Les journalistes décrivent notamment avec précision l'ordre qui conduit les tractations avec les petits pays dont les États-Unis avaient besoin, et le rôle de la France qui a piégé notamment les russes.
Extraits choisis (c'est moi qui souligne):
Senator John Kerry of Massachusetts, one of the early advocates for military action in Libya, described the debate within the administration as “healthy.” He said that “the memory of Rwanda, alongside Iraq in ’91, made it clear” that the United States needed to act but needed international support.
The administration’s shift also became possible only after the United States won not just the support of Arab countries but their active participation in military operations against one of their own.
“Hillary and Susan Rice were key parts of this story because Hillary got the Arab buy-in and Susan worked the U.N. to get a 10-to-5 vote, which is no easy thing,” said Brian Katulis, a national security expert with the Center for American Progress, a liberal group with close ties to the administration. This “puts the United States in a much stronger position because they’ve got the international support that makes this more like the 1991 gulf war than the 2003 Iraq war.”

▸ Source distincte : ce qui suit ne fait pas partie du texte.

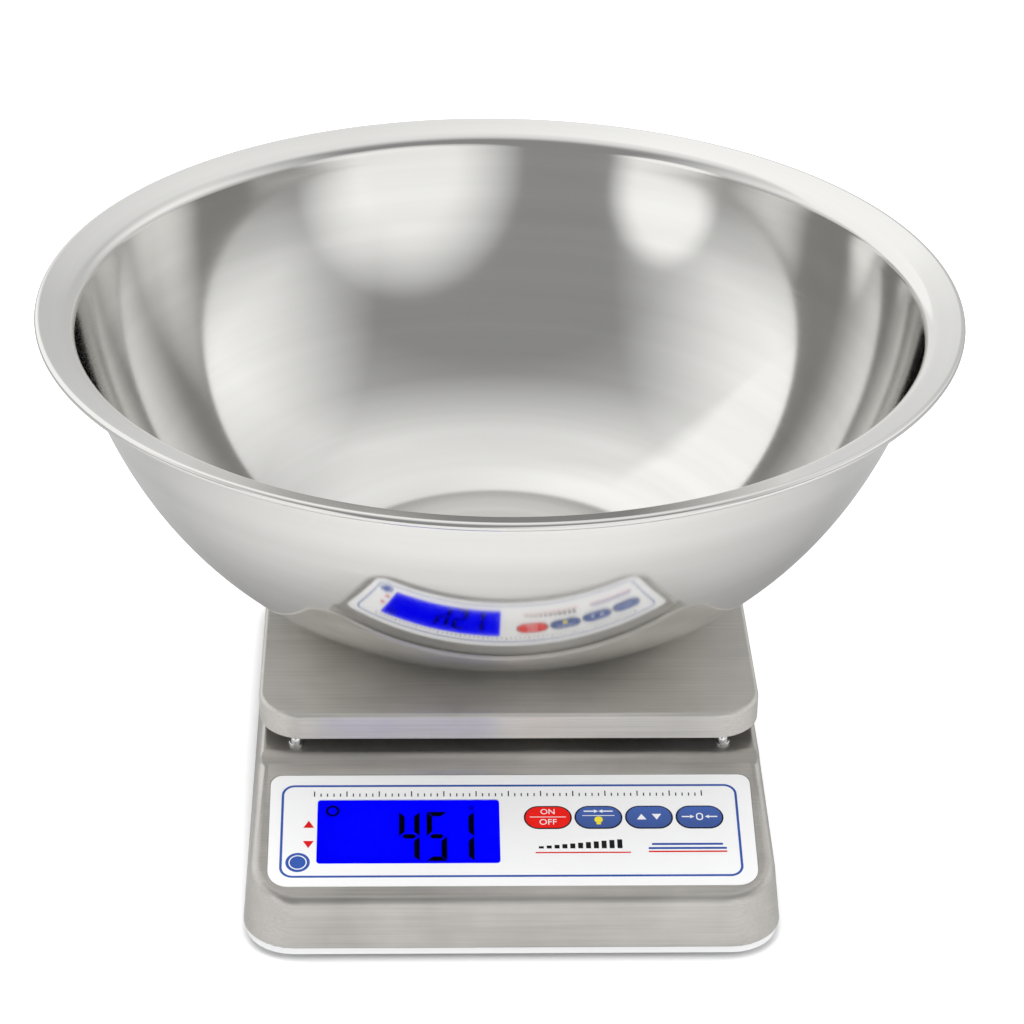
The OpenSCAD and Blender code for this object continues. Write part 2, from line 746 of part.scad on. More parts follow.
module chassis_plate() {
    depth = chassis_rear_y - chassis_front_y;
    scale_part(dark_steel) translate([0, 0, tray_top_h]) difference() {
        translate([0, (chassis_rear_y + chassis_front_y) / 2, 0]) plate(chassis_w, depth, 6, chassis_t);
        end_bolts(fixed_x) translate([0, 0, -1]) cylinder(h = chassis_t + 2, r = bolt_r + seat_gap, $fn = 32);
        at_chassis_screws() translate([0, 0, -1])
            cylinder(h = chassis_t + 2, r = screw_r + seat_gap, $fn = 24);
    }
}

module chassis_screws() {
    scale_part(dark_steel) at_chassis_screws() translate([0, 0, foot_h])
        screw_up(screw_r, tray_floor - screw_head_h + chassis_t, screw_head_r, screw_head_h);
}

module foot_inserts() {
    scale_part(brass) at_feet() translate([0, 0, foot_h + 0.2])
        ring(insert_r, foot_stem_d / 2 + run_gap, boss_top_h - foot_h - 0.2, 48);
}

module foot(side, y) {
    sole = foot_h - free_gap;
    sole_r = foot_d / 2;
    stem_r = foot_stem_d / 2;
    profile = [[0, 0], [sole_r - 1.2, 0], [sole_r, 0.8], [sole_r, sole - 0.4], [sole_r - 0.5, sole],
        [stem_r, sole], [stem_r, boss_top_h - 1], [stem_r - 0.8, boss_top_h - 0.2], [0, boss_top_h - 0.2]];
    scale_part(rubber_black) translate([side * foot_x, y, 0]) rotate_extrude($fn = 64) polygon(profile);
}

module foot_front_left() foot(-1, foot_front_y);
module foot_front_right() foot(1, foot_front_y);
module foot_rear_left() foot(-1, foot_rear_y);
module foot_rear_right() foot(1, foot_rear_y);

// Display and keys

module front_label() {
    scale_part(label_white) on_panel() difference() {
        translate([0, label_start + label_d / 2, -recess]) label_outline(0, label_t);
        translate([-window_x, window_v, -recess - 1]) plate(window_w, window_d, 1.6, label_t + 2);
        at_keys() translate([0, 0, -recess - 1]) pill(key_w + 2 * key_gap, key_d + 2 * key_gap, label_t + 2);
    }
}

module display_window() {
    scale_part([0.6, 0.7, 1]) on_panel() translate([-window_x, window_v, -recess])
        plate(window_w, window_d, 1.6, label_t);
}

module lcd_glass() {
    scale_part(display_blue) on_panel() translate([-window_x, window_v, -glass_top - glass_t])
        block(window_w + 2 * glass_margin, window_d + 2 * glass_margin, glass_t);
}

module lcd_backlight() {
    scale_part(plastic_white) on_panel() translate([-window_x, window_v, -board_top])
        block(window_w + 2 * glass_margin, window_d + 2 * glass_margin, backlight_t);
}

module key(shade, k) {
    stem_r = 2;
    pad_low = recess + 1.1;
    scale_part(shade) on_panel() translate([key_x + k * key_pitch, key_v, 0]) {
        translate([0, 0, -pad_low]) pill(key_w, key_d, pad_low - recess + label_t + key_rise - 0.2);
        translate([0, 0, key_rise - 0.31]) pill(key_w - 0.5, key_d - 0.5, 0.21);
        translate([0, 0, -key_depth]) cylinder(h = key_depth - pad_low + 0.1, r = stem_r, $fn = 32);
    }
}

module key_power() key(key_red, 0);
module key_unit() key(key_blue, 1);
module key_set() key(key_blue, 2);
module key_tare() key(key_blue, 3);

module tactile_switches() {
    plunger_h = 1;
    scale_part(dark_steel) on_panel() at_keys() {
        translate([0, 0, -board_top]) block(switch_w, switch_w, switch_h - plunger_h);
        translate([0, 0, -board_top + switch_h - plunger_h - 0.1])
            cylinder(h = plunger_h + 0.1, r = 1.7, $fn = 32);
    }
}

module at_board_screws() {
    for (side = [-1, 1], y = [board_start + 4, board_start + board_d - 4])
        translate([side * board_screw_x, y, 0]) children();
}

module main_board() {
    scale_part(board_green) on_panel() difference() {
        translate([0, board_start + board_d / 2, -board_top - board_t]) plate(board_w, board_d, 2, board_t);
        at_board_screws() translate([0, 0, -board_top - board_t - 1])
            cylinder(h = board_t + 2, r = 1.6, $fn = 24);
    }
}

module board_standoffs() {
    scale_part(dark_steel) on_panel() at_board_screws() translate([0, 0, -board_top])
        ring(2.8, 1.5, board_top - body_sheet - seat_gap, 24);
}

module board_screws() {
    scale_part(dark_steel) on_panel() at_board_screws() translate([0, 0, -board_top - board_t - 1.8])
        screw_up(1.45, board_t + 3, 2.8, 1.8);
}

// Connectors under the board, for the load cell and for the power
connector_h = 5;
connector_x = [-30, 40];
connector_v = board_start + board_d - 8;
connector_low = -board_top - board_t - connector_h;

module board_connectors() {
    scale_part(plastic_white) on_panel()
        for (x = connector_x)
            translate([x, connector_v, connector_low]) block(10, 6, connector_h);
}

// Cables inside the housing

function cross3(a, b) = [a[1] * b[2] - a[2] * b[1], a[2] * b[0] - a[0] * b[2], a[0] * b[1] - a[1] * b[0]];
function unit3(a) = a / norm(a);

// Direction of a route at point i
function heading(route, i) =
    unit3(route[min(i + 1, len(route) - 1)] - route[max(i - 1, 0)]);

// A tube along the points of a route, closed at both ends
module tube(route, r, sides = 8) {
    rings = [for (i = [0:len(route) - 1])
        let (
            d = heading(route, i),
            u = unit3(cross3(d, [0.31, 0.17, 0.93])),
            w = cross3(d, u)
        )
        for (k = [0:sides - 1]) route[i] + r * (cos(360 * k / sides) * u + sin(360 * k / sides) * w)];
    last = (len(route) - 1) * sides;
    walls = [for (i = [0:len(route) - 2], k = [0:sides - 1])
        let (a = i * sides + k, b = i * sides + (k + 1) % sides)
        each [[a, b, b + sides], [a, b + sides, a + sides]]];
    ends = [[for (k = [sides - 1:-1:0]) k], [for (k = [0:sides - 1]) last + k]];
    polyhedron(points = rings, faces = concat(walls, ends), convexity = 4);
}

// Directions up the panel's slope and out of the panel
panel_up = [0, cos(panel_slope), sin(panel_slope)];
panel_out = [0, -sin(panel_slope), cos(panel_slope)];

// Where a cable enters a connector
function connector_end(x) = [x, front_y, front_h] + connector_v * panel_up + connector_low * panel_out;

cell_cable_end = connector_end(connector_x[0]);
power_cable_end = connector_end(connector_x[1]);

module load_cell_cable() {
    start = [-cell_l / 2, 0, cell_low_h + cell_h / 2];
    scale_part(rubber_black)
        tube([start, start + [-4, 0, 0], start + [-8, -3, 0], start + [-10, -10, 0], [-76, -40, 24],
            [-70, -60, 22], [-55, -80, 22], [-38, -100, 24], cell_cable_end - 8 * panel_out + [-2, 8, 0],
            cell_cable_end - 4 * panel_out, cell_cable_end], 2);
}

module power_cable() {
    inward = [0, -cos(wall_draft), -sin(wall_draft)];
    start = [-inlet_x, rear_y - lean(inlet_h), inlet_h] + (inlet_l - seat_gap) * inward;
    scale_part(rubber_black)
        tube([start, start + 4 * inward, start + [-4, -14, 0], [-91, 40, 30], [-91, 0, 30], [-90, -60, 28],
            [-75, -90, 16], [-30, -105, 14], [20, -105, 18], power_cable_end - 9 * panel_out + [-3, 8, 0],
            power_cable_end - 4 * panel_out, power_cable_end], 1.6);
}

// Power inlet in the rear wall

inlet_l = 20;
inlet_flange_t = 2;
inlet_nut_t = 3;

// At the power inlet: z out of the wall, from its outer face
module on_rear_wall() {
    translate([-inlet_x, rear_y - lean(inlet_h), inlet_h]) rotate([wall_draft - 90, 0, 0]) children();
}

module power_inlet() {
    socket_l = 11;
    scale_part(rubber_black) on_rear_wall() translate([0, 0, seat_gap]) {
        difference() {
            union() {
                cylinder(h = inlet_flange_t, r = inlet_d / 2 + 2, $fn = 48);
                translate([0, 0, -inlet_l]) cylinder(h = inlet_l + 1, d = inlet_d, $fn = 48);
            }
            translate([0, 0, inlet_flange_t - socket_l])
                cylinder(h = socket_l + 1, d = inlet_bore_d, $fn = 40);
        }
        translate([0, 0, inlet_flange_t - socket_l - 1]) cylinder(h = socket_l - 1, d = 2, $fn = 24);
    }
}

module inlet_nut() {
    low = -body_sheet - inlet_nut_t - seat_gap;
    scale_part(dark_steel) on_rear_wall() translate([0, 0, low]) difference() {
        cylinder(h = inlet_nut_t, r = inlet_d / 2 + 2.6, $fn = 6);
        translate([0, 0, -1]) cylinder(h = inlet_nut_t + 2, d = inlet_d, $fn = 48);
    }
}

// Batteries

module battery_box() {
    scale_part(plastic_white) translate([0, box_y, 0]) difference() {
        union() {
            translate([0, 0, tray_top_h]) plate(box_flange_w, box_flange_d, 5, box_floor);
            translate([0, 0, tray_top_h]) plate(box_w, box_d, 3, box_top_h - tray_top_h);
            for (side = [-1, 1])
                translate([side * door_screw_x, 0, tray_top_h]) cylinder(h = 9, r = 4, $fn = 32);
        }
        translate([0, 0, tray_top_h - 1]) plate(box_in_w, box_in_d, 2, box_top_h - tray_top_h - box_wall + 1);
        for (side = [-1, 1])
            translate([side * door_screw_x, 0, tray_top_h - 1])
                cylinder(h = 8.5, r = door_screw_r + run_gap, $fn = 32);
    }
}

function battery_row_y(row) = box_y + row * (battery_d + cell_gap) / 2;

module battery_cells() {
    terminal = 1.4;
    for (side = [-1, 1], row = [-1, 1])
        scale_part([0.75, 0.6, 0.25])
            translate([side * (battery_l / 2 + 1.5), battery_row_y(row), battery_mid_h])
                rotate([0, 90 * row, 0]) {
                    translate([0, 0, -battery_l / 2]) cylinder(h = battery_l, d = battery_d, $fn = 48);
                    translate([0, 0, battery_l / 2 - 0.1]) cylinder(h = terminal, d = 6, $fn = 24);
                }
}

module battery_contacts() {
    plate_t = 0.5;
    scale_part(dark_steel)
        for (side = [-1, 1], row = [-1, 1])
            translate([side * (box_in_w / 2 - plate_t), battery_row_y(row), battery_mid_h])
                rotate([0, -90 * side, 0]) {
                    block(14, 18, plate_t);
                    translate([0, 0, plate_t - 0.1]) cylinder(h = 1.2, r1 = 5, r2 = 2, $fn = 24);
                }
}

module battery_door() {
    scale_part(plastic_white) translate([0, box_y, foot_h]) difference() {
        plate(door_w, box_d, 4, door_t);
        for (side = [-1, 1])
            translate([side * door_screw_x, 0, -1])
                cylinder(h = door_t + 2, r = door_screw_r + run_gap, $fn = 32);
    }
}

module door_seal() {
    scale_part(rubber_black) translate([0, box_y, foot_h + door_t]) difference() {
        plate(box_w - 1, box_d - 1, 3, door_seal_t);
        translate([0, 0, -1]) plate(box_w - 7, box_d - 7, 1.5, door_seal_t + 2);
    }
}

module door_screw(side) {
    scale_part(steel) translate([side * door_screw_x, box_y, foot_h - door_head_h]) difference() {
        screw_up(door_screw_r, door_t + door_seal_t + 6.5, door_head_r, door_head_h);
        translate([0, 0, -1]) block(2 * door_head_r + 1, 1.2, 1.7);
    }
}

module door_screw_left() door_screw(-1);
module door_screw_right() door_screw(1);

bowl();
platform_pan();
platform_studs();
platform_pads();
platform_spider();
spider_bolts();
load_column();
live_end_bolts();
load_cell();
load_cell_spacer();
fixed_end_bolts();
column_boot();
stop_screws();
stop_nuts();
top_housing();
housing_standoffs();
housing_screws();
housing_seal();
bottom_tray();
chassis_plate();
chassis_screws();
foot_inserts();
foot_front_left();
foot_front_right();
foot_rear_left();
foot_rear_right();
front_label();
display_window();
lcd_glass();
lcd_backlight();
key_power();
key_unit();
key_set();
key_tare();
tactile_switches();
main_board();
board_standoffs();
board_screws();
board_connectors();
load_cell_cable();
power_cable();
power_inlet();
inlet_nut();
battery_box();
battery_cells();
battery_contacts();
battery_door();
door_seal();
door_screw_left();
door_screw_right();
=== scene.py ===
import json
import math

import bmesh
import bpy
from mathutils import Matrix, Vector


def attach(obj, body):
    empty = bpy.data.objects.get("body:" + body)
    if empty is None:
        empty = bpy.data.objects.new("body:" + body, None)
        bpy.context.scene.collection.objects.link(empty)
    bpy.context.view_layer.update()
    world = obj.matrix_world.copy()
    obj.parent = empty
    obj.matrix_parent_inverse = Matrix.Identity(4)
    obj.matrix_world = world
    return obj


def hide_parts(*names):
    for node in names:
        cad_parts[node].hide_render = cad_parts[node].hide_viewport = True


# A weighing scale with a bowl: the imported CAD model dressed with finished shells, printing and materials.
# Sizes in the dictionaries are millimetres and degrees, and everything in the scene is metres.

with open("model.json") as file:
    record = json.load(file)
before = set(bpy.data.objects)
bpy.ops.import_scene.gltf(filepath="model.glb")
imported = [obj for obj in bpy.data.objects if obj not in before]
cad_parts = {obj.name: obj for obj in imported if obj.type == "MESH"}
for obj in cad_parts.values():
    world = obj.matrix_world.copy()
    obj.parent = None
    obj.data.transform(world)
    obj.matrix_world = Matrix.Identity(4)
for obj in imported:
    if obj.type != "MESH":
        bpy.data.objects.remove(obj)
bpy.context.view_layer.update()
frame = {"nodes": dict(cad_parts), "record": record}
nodes = frame["nodes"]
bodyOf = {node: body for body, members in frame["record"]["behaviour"]["bodies"].items() for node in members}
mm = 0.001
print("scale: frame loaded with", len(nodes), "nodes")

# Where the CAD model has its pan, deck and sloping panel, seen from the bowl's axis
layout = {"panX": 3.3, "panY": -11.5, "deck": 53.7, "step": 3.98, "panelFront": -185.0, "panelLow": 31.0,
          "panelFrom": 8.1, "panelTo": 77.0}
panMiddle = Vector((layout["panX"], layout["panY"], 0.0)) * mm
panelSlope = math.atan2(layout["deck"] - layout["step"] - layout["panelLow"], layout["panelTo"] - layout["panelFrom"])
panelPlace = (Matrix.Translation(panMiddle + Vector((0, layout["panelFront"], layout["panelLow"])) * mm)
              @ Matrix.Rotation(panelSlope, 4, "X"))    # x right, y up the slope, z out of the panel


# Modelling helpers

def letGo():
    if bpy.context.object and bpy.context.object.mode != "OBJECT":
        bpy.ops.object.mode_set(mode="OBJECT")
    bpy.ops.object.select_all(action="DESELECT")


def hold(piece):
    letGo()
    piece.select_set(True)
    bpy.context.view_layer.objects.active = piece


def edit(piece):
    hold(piece)
    bpy.ops.object.mode_set(mode="EDIT")


def pick(piece, kind, test):
    bpy.ops.mesh.select_mode(type=kind)
    bpy.ops.mesh.select_all(action="DESELECT")
    shape = bmesh.from_edit_mesh(piece.data)
    shape.normal_update()
    for part in {"VERT": shape.verts, "EDGE": shape.edges, "FACE": shape.faces}[kind]:
        if test(part):
            part.select_set(True)
    shape.select_flush_mode()
    bmesh.update_edit_mesh(piece.data)


def takeName(name):
    piece = bpy.context.object
    piece.name = name
    piece.data.name = name
    return piece


def settle(piece):
    hold(piece)
    bpy.ops.object.transform_apply(location=True, rotation=True, scale=True)
    return piece


def placed(piece, at, turn=0):
    piece.location = Vector((at[0], at[1], 0)) * mm
    piece.rotation_euler = (0, 0, math.radians(turn))
    return settle(piece)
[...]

There was high drama right up to the surprising Security Council vote on Thursday night, when the ambassador for South Africa, viewed as critical to getting the nine votes needed to pass the resolution, failed to show up for the final vote, causing Ms. Rice to rush from the chamber in search of him.
South Africa and Nigeria — along with Brazil and India — had all initially balked at authorizing force, but administration officials believed they had brought the Africans around. Mr. Obama had already been on the phone pressing President Jacob Zuma of South Africa to support the resolution, White House officials said. Eventually, the South African representative showed up to vote yes, as did the Nigerian representative, giving the United States one vote more than required. Brazil and India, meanwhile, joined Russia, China and Germany in abstaining.
“Susan basically said that it was possible to get a tougher resolution” that would authorize a fuller range of options, including the ability to bomb Libyan government tanks on the road to Benghazi, the rebel stronghold in the east, administration official said.
On Wednesday at the Security Council, Russia put forward a competing resolution, calling for a cease-fire — well short of what the United States wanted. But the French, who had been trying to get a straight no-fly resolution through, switched to back the tougher American wording. And they “put it in blue” ink — U.N. code for calling for a vote.
“It was a brilliant tactical move,” an American official said. “They hijacked the text, which means it could be called to a vote at any time.”
On Thursday, the South Africans, Nigerians, Portuguese and Bosnians — all of them question marks — said they would support the tougher resolution.